L'Union européenne prépare
actuellement une Charte des Droits fondamentaux. C'est un
texte important, qui peut engager l'avenir de tous les Européens,
et donc le nôtre. Il doit être adopté lors
du Sommet européen de Nice, au mois de décembre,
sous présidence française.
La version du projet en date du 14 septembre 2000, comportait
un préambule dont le 2e alinéa disait ceci :
"S'inspirant de son héritage culturel, humaniste
et religieux, l'Union se fonde sur les principes indivisibles
et universels de la dignité de la personne, de la liberté,
de l'égalité et de la solidarité : elle
repose sur les principes de démocratie et de l'État
de Droit".
Or, selon une dépêche de l'Agence Europe (du
22 septembre 2000) : « Le Premier Ministre français
Lionel Jospin a téléphoné à Roman
Herzog, en lui rappelant que la France est une "République
laïque" et que la référence à
l'héritage religieux de l'Union européenne est
"inacceptable" pour elle".
J'avoue ne pas bien comprendre les motifs de cette intervention
car je ne vois pas où se situe la contradiction entre
le fait que la République française soit laïque
et le fait de reconnaître que l'Europe bénéficie
d'un héritage religieux. La laïcité, que
je sache, n'est pas la négation du fait religieux.

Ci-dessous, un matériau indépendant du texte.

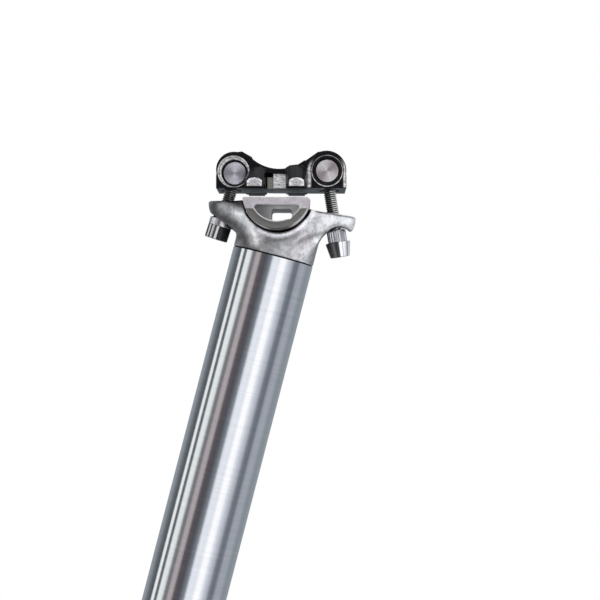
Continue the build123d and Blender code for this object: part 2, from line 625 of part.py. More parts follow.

On cite souvent la Loi de 1905, en son article 2 : "La
République ne reconnaît, ne salarie et ne subventionne
aucun culte", mais on oublie souvent l'article 1 : "La
République assure la liberté de conscience.
Elle garantit le libre exercice des cultes sous les restrictions
dues à l'ordre public". Et on oublie encore plus
souvent l'article 4 : "... Ces associations (appelées
à gérer les biens) devront se conformer aux
règles générales des cultes dont elles
se proposent d'assurer l'exercice...".
Autrement dit, on confond généralement la non-reconnaissance
juridique, qui signifie que l'État ne confère
plus de statut officiel à aucune religion, et la non-reconnaissance
"existentielle", si je puis dire, qui signifierait
que l'État ignore totalement les différentes
confessions religieuses.
L'expression : "l'héritage culturel, humaniste
et religieux" ne me paraît pas restrictive. Elle
permet aux agnostiques et aux croyants de se retrouver. Elle
fait droit aussi à toutes les traditions religieuses
: juive, chrétienne et musulmane, sans oublier nos
racines païennes, grecque, romaine, celte ou germanique.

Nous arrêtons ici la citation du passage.